TO BE DONE — From the listing that follows, extract every line and set it down unaltered.

PROVIDED MATERIAL —
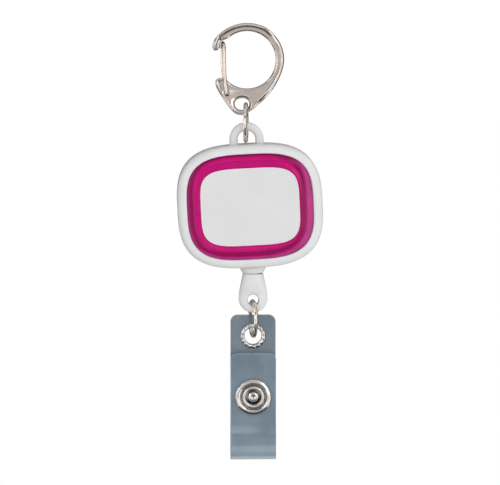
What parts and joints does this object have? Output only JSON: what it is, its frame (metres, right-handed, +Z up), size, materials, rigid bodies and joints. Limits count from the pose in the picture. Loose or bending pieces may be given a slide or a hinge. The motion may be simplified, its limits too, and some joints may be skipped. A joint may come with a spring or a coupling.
{
  "type": "retractable badge reel",
  "caption": "Badge reel with a spring-gate hook, ring-hung rounded case, sprung cord spool, drop-shaped end fitting, ring and folded clear strap with a snap",
  "frame": {"origin": "centre of the hook's round opening, at mid depth", "axes": "+X right and -Y towards the front seen by the user, +Z up; the reel hangs down from the origin"},
  "size_m": [0.0406, 0.0112, 0.1224],
  "materials": {
    "plated_casting": "polished plating over a die casting",
    "plated_wire": "polished plating on drawn wire",
    "plated_pressing": "polished plating on pressed sheet",
    "white_shell": "semi-gloss moulding",
    "magenta_insert": "gloss, tinted and slightly translucent",
    "blank_label": "satin label film",
    "spool_plastic": "natural acetal",
    "spring_steel": "bright strip",
    "cord": "braided nylon",
    "clear_vinyl": "smoky clear vinyl sheet"
  },
  "bodies": {
    "hook": {"hook_body": "plated_casting"},
    "gate": {"hook_gate": "plated_wire"},
    "upper_ring": {"upper_ring": "plated_wire"},
    "case": {"front_shell": "white_shell", "back_shell": "white_shell", "colour_insert": "magenta_insert", "label_panel": "blank_label", "cord_outlet": "white_shell"},
    "spool": {"spool_wheel": "spool_plastic", "mainspring": "spring_steel", "cord_winding": "cord", "cord_anchor_knot": "cord"},
    "cord_tip": {"cord_lead": "cord", "cord_end_knot": "cord"},
    "end_fitting": {"end_fitting": "white_shell"},
    "lower_ring": {"lower_ring": "plated_wire"},
    "strap": {"strap_rear_leaf": "clear_vinyl", "strap_eyelet": "plated_pressing", "eyelet_washer": "plated_pressing", "snap_stud": "plated_pressing", "snap_rear_rivet": "plated_pressing"},
    "strap_flap": {"strap_front_leaf": "clear_vinyl", "snap_cap": "plated_pressing", "snap_socket": "plated_pressing", "snap_spring": "spring_steel"}
  },
  "joints": [
    {"name": "gate_hinge", "type": "hinge", "parent": "hook", "child": "gate", "pos_m": [-0.0057, 0, -0.0092], "axis": [0, 1, 0], "range_deg": [0, 40], "stiffness_Nm_per_rad": 0.01, "springref_deg": -11.46},
    {"name": "ring_swing", "type": "hinge", "parent": "hook", "child": "upper_ring", "pos_m": [-0.00037, 0, -0.0146], "axis": [1, 0, 0], "range_deg": [-50, 50]},
    {"name": "case_swing", "type": "hinge", "parent": "upper_ring", "child": "case", "pos_m": [-0.00037, 0, -0.02236], "axis": [0, 1, 0], "range_deg": [-55, 55]},
    {"name": "cord_pull", "type": "slide", "parent": "case", "child": "cord_tip", "axis": [0, 0, -1], "range_m": [0, 0.6], "stiffness_N_per_m": 1.33, "springref_m": -0.3, "deforming": ["cord_lead"]},
    {"name": "spool_spin", "type": "hinge", "parent": "case", "child": "spool", "pos_m": [0.00071, 0, -0.04041], "axis": [0, 1, 0], "range_deg": [0, 2700], "deforming": ["mainspring"]},
    {"name": "fitting_swivel", "type": "hinge", "parent": "cord_tip", "child": "end_fitting", "pos_m": [0.00164, 0, -0.05951], "axis": [0, 0, 1], "continuous": true},
    {"name": "lower_ring_swing", "type": "hinge", "parent": "end_fitting", "child": "lower_ring", "pos_m": [0.00164, 0, -0.06749], "axis": [0, 1, 0], "range_deg": [-45, 45]},
    {"name": "strap_swing", "type": "hinge", "parent": "lower_ring", "child": "strap", "pos_m": [0.00164, 0, -0.07723], "axis": [1, 0, 0], "range_deg": [-40, 40]},
    {"name": "flap_open", "type": "hinge", "parent": "strap", "child": "strap_flap", "pos_m": [0.00164, -0.0013, -0.11208], "axis": [1, 0, 0], "range_deg": [0, 150]}
  ],
  "couplings": [
    {"joint": "spool_spin", "follows": "cord_pull", "rad_per_m": 78}
  ]
}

TASK RESULT —
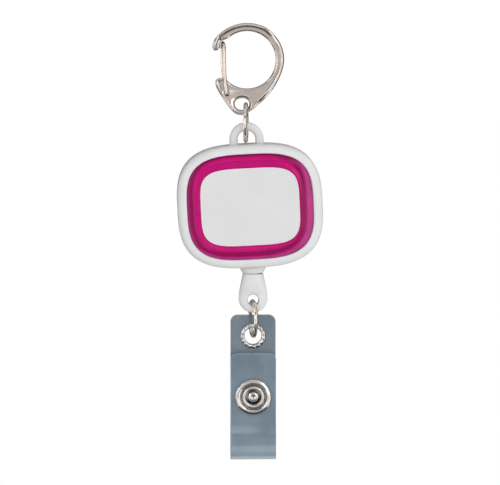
What parts and joints does this object have? Output only JSON: what it is, its frame (metres, right-handed, +Z up), size, materials, rigid bodies and joints. Limits count from the pose in the picture. Loose or bending pieces may be given a slide or a hinge. The motion may be simplified, its limits too, and some joints may be skipped. A joint may come with a spring or a coupling.
{
  "type": "retractable badge reel",
  "caption": "Badge reel with a spring-gate hook, ring-hung rounded case, sprung cord spool, drop-shaped end fitting, ring and folded clear strap with a snap",
  "frame": {"origin": "centre of the hook's round opening, at mid depth", "axes": "+X right and -Y towards the front seen by the user, +Z up; the reel hangs down from the origin"},
  "size_m": [0.0406, 0.0112, 0.1224],
  "materials": {
    "plated_casting": "polished plating over a die casting",
    "plated_wire": "polished plating on drawn wire",
    "plated_pressing": "polished plating on pressed sheet",
    "white_shell": "semi-gloss moulding",
    "magenta_insert": "gloss, tinted and slightly translucent",
    "blank_label": "satin label film",
    "spool_plastic": "natural acetal",
    "spring_steel": "bright strip",
    "cord": "braided nylon",
    "clear_vinyl": "smoky clear vinyl sheet"
  },
  "bodies": {
    "hook": {"hook_body": "plated_casting"},
    "gate": {"hook_gate": "plated_wire"},
    "upper_ring": {"upper_ring": "plated_wire"},
    "case": {"front_shell": "white_shell", "back_shell": "white_shell", "colour_insert": "magenta_insert", "label_panel": "blank_label", "cord_outlet": "white_shell"},
    "spool": {"spool_wheel": "spool_plastic", "mainspring": "spring_steel", "cord_winding": "cord", "cord_anchor_knot": "cord"},
    "cord_tip": {"cord_lead": "cord", "cord_end_knot": "cord"},
    "end_fitting": {"end_fitting": "white_shell"},
    "lower_ring": {"lower_ring": "plated_wire"},
    "strap": {"strap_rear_leaf": "clear_vinyl", "strap_eyelet": "plated_pressing", "eyelet_washer": "plated_pressing", "snap_stud": "plated_pressing", "snap_rear_rivet": "plated_pressing"},
    "strap_flap": {"strap_front_leaf": "clear_vinyl", "snap_cap": "plated_pressing", "snap_socket": "plated_pressing", "snap_spring": "spring_steel"}
  },
  "joints": [
    {"name": "gate_hinge", "type": "hinge", "parent": "hook", "child": "gate", "pos_m": [-0.0057, 0, -0.0092], "axis": [0, 1, 0], "range_deg": [0, 40], "stiffness_Nm_per_rad": 0.01, "springref_deg": -11.46},
    {"name": "ring_swing", "type": "hinge", "parent": "hook", "child": "upper_ring", "pos_m": [-0.00037, 0, -0.0146], "axis": [1, 0, 0], "range_deg": [-50, 50]},
    {"name": "case_swing", "type": "hinge", "parent": "upper_ring", "child": "case", "pos_m": [-0.00037, 0, -0.02236], "axis": [0, 1, 0], "range_deg": [-55, 55]},
    {"name": "cord_pull", "type": "slide", "parent": "case", "child": "cord_tip", "axis": [0, 0, -1], "range_m": [0, 0.6], "stiffness_N_per_m": 1.33, "springref_m": -0.3, "deforming": ["cord_lead"]},
    {"name": "spool_spin", "type": "hinge", "parent": "case", "child": "spool", "pos_m": [0.00071, 0, -0.04041], "axis": [0, 1, 0], "range_deg": [0, 2700], "deforming": ["mainspring"]},
    {"name": "fitting_swivel", "type": "hinge", "parent": "cord_tip", "child": "end_fitting", "pos_m": [0.00164, 0, -0.05951], "axis": [0, 0, 1], "continuous": true},
    {"name": "lower_ring_swing", "type": "hinge", "parent": "end_fitting", "child": "lower_ring", "pos_m": [0.00164, 0, -0.06749], "axis": [0, 1, 0], "range_deg": [-45, 45]},
    {"name": "strap_swing", "type": "hinge", "parent": "lower_ring", "child": "strap", "pos_m": [0.00164, 0, -0.07723], "axis": [1, 0, 0], "range_deg": [-40, 40]},
    {"name": "flap_open", "type": "hinge", "parent": "strap", "child": "strap_flap", "pos_m": [0.00164, -0.0013, -0.11208], "axis": [1, 0, 0], "range_deg": [0, 150]}
  ],
  "couplings": [
    {"joint": "spool_spin", "follows": "cord_pull", "rad_per_m": 78}
  ]
}